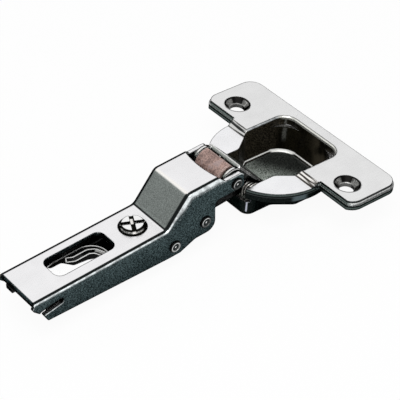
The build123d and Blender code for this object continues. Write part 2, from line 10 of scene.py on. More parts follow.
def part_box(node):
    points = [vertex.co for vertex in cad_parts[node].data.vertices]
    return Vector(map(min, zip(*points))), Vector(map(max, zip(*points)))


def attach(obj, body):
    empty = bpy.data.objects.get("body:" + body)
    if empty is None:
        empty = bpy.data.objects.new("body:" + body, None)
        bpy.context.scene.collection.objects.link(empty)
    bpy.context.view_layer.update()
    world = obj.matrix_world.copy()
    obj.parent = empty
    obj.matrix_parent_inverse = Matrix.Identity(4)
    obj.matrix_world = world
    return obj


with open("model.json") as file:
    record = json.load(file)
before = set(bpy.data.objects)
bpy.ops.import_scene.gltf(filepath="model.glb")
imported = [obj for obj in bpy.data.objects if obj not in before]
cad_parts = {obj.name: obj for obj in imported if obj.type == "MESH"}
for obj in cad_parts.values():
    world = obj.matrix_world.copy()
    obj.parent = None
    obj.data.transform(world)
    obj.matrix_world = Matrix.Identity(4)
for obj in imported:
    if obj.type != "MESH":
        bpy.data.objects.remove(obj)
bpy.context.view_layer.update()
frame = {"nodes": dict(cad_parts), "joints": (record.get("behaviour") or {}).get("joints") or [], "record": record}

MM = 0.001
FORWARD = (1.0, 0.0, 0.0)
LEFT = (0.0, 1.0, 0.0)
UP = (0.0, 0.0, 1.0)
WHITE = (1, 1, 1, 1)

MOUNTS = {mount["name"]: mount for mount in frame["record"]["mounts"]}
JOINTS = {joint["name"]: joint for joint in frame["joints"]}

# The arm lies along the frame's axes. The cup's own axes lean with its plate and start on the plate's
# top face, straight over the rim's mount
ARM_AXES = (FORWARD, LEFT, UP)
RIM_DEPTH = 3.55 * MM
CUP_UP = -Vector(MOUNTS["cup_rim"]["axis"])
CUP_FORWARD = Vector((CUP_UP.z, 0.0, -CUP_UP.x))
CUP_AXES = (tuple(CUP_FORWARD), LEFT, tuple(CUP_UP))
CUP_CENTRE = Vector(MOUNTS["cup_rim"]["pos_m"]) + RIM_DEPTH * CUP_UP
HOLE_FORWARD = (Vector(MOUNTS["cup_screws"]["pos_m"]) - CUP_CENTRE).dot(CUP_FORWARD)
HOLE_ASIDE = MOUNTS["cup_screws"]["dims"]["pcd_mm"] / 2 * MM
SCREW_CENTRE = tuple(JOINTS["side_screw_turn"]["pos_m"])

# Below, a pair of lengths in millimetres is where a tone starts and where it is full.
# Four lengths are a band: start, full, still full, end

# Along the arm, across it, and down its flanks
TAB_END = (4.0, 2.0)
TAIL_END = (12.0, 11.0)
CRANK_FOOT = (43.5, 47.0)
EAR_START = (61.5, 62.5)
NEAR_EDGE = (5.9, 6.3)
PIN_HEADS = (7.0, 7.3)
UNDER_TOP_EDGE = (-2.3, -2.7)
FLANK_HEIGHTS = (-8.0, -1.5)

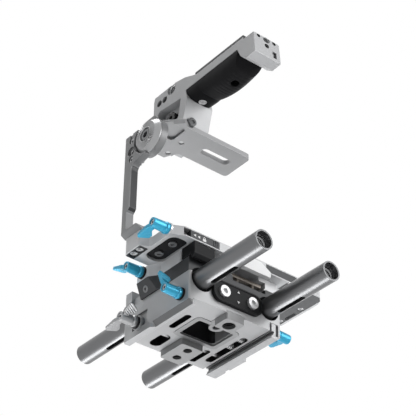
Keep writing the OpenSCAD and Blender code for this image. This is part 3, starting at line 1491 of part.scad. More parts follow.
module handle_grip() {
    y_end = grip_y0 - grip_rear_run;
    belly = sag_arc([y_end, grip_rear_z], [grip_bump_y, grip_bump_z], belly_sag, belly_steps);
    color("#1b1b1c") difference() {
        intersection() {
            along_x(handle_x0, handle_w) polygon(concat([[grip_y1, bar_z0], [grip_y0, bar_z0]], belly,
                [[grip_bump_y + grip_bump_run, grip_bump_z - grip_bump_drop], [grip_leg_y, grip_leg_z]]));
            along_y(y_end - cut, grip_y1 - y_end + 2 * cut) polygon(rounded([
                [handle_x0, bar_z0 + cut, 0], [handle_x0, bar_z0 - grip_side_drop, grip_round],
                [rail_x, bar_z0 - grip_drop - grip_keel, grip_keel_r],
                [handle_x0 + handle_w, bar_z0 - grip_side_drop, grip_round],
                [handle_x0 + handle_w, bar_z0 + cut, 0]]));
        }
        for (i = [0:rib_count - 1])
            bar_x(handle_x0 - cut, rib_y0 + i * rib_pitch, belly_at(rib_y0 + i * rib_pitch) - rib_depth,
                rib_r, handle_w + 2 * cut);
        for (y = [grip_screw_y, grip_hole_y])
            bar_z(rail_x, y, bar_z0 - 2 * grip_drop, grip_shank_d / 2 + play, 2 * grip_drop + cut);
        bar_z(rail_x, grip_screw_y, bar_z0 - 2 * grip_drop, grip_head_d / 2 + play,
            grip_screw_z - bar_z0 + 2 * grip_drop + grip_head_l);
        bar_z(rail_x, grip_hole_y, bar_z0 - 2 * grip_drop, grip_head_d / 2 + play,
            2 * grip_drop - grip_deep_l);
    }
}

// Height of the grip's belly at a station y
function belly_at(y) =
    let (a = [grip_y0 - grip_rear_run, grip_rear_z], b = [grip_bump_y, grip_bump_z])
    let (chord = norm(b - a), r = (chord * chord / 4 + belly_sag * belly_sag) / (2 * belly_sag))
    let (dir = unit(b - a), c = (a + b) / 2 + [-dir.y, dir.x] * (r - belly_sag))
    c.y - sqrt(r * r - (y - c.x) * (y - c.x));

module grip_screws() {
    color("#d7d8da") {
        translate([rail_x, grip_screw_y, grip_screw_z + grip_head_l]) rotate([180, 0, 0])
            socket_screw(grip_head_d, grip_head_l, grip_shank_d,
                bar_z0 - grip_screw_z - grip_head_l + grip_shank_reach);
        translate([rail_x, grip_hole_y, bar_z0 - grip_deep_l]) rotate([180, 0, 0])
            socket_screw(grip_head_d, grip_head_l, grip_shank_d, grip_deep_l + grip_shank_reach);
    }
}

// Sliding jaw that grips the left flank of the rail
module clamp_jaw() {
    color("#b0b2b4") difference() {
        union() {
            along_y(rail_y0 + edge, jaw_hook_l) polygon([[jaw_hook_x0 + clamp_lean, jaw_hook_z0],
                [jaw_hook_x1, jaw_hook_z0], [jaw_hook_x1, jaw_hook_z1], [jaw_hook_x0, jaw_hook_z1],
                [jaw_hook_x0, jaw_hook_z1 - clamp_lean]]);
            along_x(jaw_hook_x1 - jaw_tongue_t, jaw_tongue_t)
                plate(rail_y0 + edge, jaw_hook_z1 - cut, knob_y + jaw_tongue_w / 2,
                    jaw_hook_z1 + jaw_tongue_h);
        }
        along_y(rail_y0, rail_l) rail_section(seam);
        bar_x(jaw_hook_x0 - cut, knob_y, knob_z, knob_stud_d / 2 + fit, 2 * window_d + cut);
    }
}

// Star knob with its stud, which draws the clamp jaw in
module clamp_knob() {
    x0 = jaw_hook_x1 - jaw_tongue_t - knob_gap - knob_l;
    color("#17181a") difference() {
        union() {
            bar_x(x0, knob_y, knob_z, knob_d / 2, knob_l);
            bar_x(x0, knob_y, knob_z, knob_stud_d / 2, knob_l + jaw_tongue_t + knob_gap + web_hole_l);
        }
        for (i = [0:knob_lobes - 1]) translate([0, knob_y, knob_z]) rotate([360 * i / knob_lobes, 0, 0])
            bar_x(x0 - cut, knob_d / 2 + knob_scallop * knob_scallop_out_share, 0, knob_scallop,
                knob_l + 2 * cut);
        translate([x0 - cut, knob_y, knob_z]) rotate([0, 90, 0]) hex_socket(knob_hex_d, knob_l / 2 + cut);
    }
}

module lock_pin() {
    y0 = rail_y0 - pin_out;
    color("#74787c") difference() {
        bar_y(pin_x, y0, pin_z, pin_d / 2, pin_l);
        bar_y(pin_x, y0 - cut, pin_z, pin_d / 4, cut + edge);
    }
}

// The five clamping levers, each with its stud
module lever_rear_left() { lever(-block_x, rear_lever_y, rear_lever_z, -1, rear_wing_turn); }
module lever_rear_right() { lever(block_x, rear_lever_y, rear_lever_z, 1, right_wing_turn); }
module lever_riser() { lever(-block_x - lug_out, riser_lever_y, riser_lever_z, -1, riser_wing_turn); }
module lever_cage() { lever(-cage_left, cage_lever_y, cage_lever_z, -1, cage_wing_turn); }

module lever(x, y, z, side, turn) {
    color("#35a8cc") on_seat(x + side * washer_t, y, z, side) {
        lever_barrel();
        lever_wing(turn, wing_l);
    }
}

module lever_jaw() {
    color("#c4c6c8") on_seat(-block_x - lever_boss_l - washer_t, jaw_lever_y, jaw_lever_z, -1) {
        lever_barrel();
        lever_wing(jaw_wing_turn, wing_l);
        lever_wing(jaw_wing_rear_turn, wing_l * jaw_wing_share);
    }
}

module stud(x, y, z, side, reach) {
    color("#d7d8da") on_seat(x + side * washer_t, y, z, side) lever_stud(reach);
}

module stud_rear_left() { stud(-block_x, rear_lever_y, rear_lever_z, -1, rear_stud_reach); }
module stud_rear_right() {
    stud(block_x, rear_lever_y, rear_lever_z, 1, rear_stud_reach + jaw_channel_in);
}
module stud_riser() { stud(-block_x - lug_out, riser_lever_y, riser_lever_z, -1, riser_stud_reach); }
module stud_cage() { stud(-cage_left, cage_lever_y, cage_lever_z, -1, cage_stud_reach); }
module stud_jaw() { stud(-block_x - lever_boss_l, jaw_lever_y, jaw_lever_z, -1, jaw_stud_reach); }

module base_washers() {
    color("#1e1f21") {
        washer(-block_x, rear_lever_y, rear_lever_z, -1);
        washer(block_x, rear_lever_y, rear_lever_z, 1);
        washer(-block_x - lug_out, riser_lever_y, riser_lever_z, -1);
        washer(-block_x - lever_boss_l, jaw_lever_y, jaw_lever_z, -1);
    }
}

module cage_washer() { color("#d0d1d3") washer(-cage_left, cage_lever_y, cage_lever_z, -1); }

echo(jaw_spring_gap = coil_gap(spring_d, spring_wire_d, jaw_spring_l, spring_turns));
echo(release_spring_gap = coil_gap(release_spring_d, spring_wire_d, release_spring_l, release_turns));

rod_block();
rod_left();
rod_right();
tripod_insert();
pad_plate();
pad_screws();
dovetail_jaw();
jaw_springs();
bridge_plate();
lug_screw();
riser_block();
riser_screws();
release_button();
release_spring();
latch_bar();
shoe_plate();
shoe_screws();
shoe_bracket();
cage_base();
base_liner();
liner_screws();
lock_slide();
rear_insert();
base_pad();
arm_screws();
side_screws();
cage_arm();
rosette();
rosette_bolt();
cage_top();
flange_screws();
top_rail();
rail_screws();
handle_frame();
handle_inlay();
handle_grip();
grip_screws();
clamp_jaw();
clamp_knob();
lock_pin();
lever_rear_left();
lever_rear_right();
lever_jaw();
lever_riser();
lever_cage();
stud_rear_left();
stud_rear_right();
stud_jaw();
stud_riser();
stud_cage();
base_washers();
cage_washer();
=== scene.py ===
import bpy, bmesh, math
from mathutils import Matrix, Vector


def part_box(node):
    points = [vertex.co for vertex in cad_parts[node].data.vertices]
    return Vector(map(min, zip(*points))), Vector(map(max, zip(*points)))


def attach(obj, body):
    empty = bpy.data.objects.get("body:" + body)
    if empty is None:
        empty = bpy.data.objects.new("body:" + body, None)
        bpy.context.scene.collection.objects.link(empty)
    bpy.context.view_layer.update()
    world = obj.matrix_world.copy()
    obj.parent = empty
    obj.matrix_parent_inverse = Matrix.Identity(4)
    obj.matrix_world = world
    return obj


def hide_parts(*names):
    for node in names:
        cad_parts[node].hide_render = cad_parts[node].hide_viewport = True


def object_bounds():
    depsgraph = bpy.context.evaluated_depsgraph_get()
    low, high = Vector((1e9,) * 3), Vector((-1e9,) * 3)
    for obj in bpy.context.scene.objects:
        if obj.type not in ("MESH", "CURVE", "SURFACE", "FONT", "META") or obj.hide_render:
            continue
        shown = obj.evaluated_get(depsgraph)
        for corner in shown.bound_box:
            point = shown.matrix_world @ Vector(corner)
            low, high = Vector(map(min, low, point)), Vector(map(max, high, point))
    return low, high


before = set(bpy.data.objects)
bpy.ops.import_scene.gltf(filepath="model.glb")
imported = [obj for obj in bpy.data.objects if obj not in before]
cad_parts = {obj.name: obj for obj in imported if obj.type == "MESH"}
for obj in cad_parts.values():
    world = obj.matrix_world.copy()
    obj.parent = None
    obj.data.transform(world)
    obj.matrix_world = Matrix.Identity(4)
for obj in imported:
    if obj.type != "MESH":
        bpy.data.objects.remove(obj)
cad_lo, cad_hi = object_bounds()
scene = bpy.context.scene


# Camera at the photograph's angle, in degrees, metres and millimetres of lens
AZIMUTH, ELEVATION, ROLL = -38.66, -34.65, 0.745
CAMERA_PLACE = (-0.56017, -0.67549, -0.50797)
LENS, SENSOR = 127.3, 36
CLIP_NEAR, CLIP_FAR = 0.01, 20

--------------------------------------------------

» **PROBLEM**
Print exactly the lines above from the one with "spring_wire_d, jaw_spring_l, spring_turns));" to the one with "cad_parts[node].hide_render = cad_parts[node].hide_viewport", including both.

» **SOLUTION**
echo(jaw_spring_gap = coil_gap(spring_d, spring_wire_d, jaw_spring_l, spring_turns));
echo(release_spring_gap = coil_gap(release_spring_d, spring_wire_d, release_spring_l, release_turns));

rod_block();
rod_left();
rod_right();
tripod_insert();
pad_plate();
pad_screws();
dovetail_jaw();
jaw_springs();
bridge_plate();
lug_screw();
riser_block();
riser_screws();
release_button();
release_spring();
latch_bar();
shoe_plate();
shoe_screws();
shoe_bracket();
cage_base();
base_liner();
liner_screws();
lock_slide();
rear_insert();
base_pad();
arm_screws();
side_screws();
cage_arm();
rosette();
rosette_bolt();
cage_top();
flange_screws();
top_rail();
rail_screws();
handle_frame();
handle_inlay();
handle_grip();
grip_screws();
clamp_jaw();
clamp_knob();
lock_pin();
lever_rear_left();
lever_rear_right();
lever_jaw();
lever_riser();
lever_cage();
stud_rear_left();
stud_rear_right();
stud_jaw();
stud_riser();
stud_cage();
base_washers();
cage_washer();
=== scene.py ===
import bpy, bmesh, math
from mathutils import Matrix, Vector


def part_box(node):
    points = [vertex.co for vertex in cad_parts[node].data.vertices]
    return Vector(map(min, zip(*points))), Vector(map(max, zip(*points)))


def attach(obj, body):
    empty = bpy.data.objects.get("body:" + body)
    if empty is None:
        empty = bpy.data.objects.new("body:" + body, None)
        bpy.context.scene.collection.objects.link(empty)
    bpy.context.view_layer.update()
    world = obj.matrix_world.copy()
    obj.parent = empty
    obj.matrix_parent_inverse = Matrix.Identity(4)
    obj.matrix_world = world
    return obj


def hide_parts(*names):
    for node in names:
        cad_parts[node].hide_render = cad_parts[node].hide_viewport = True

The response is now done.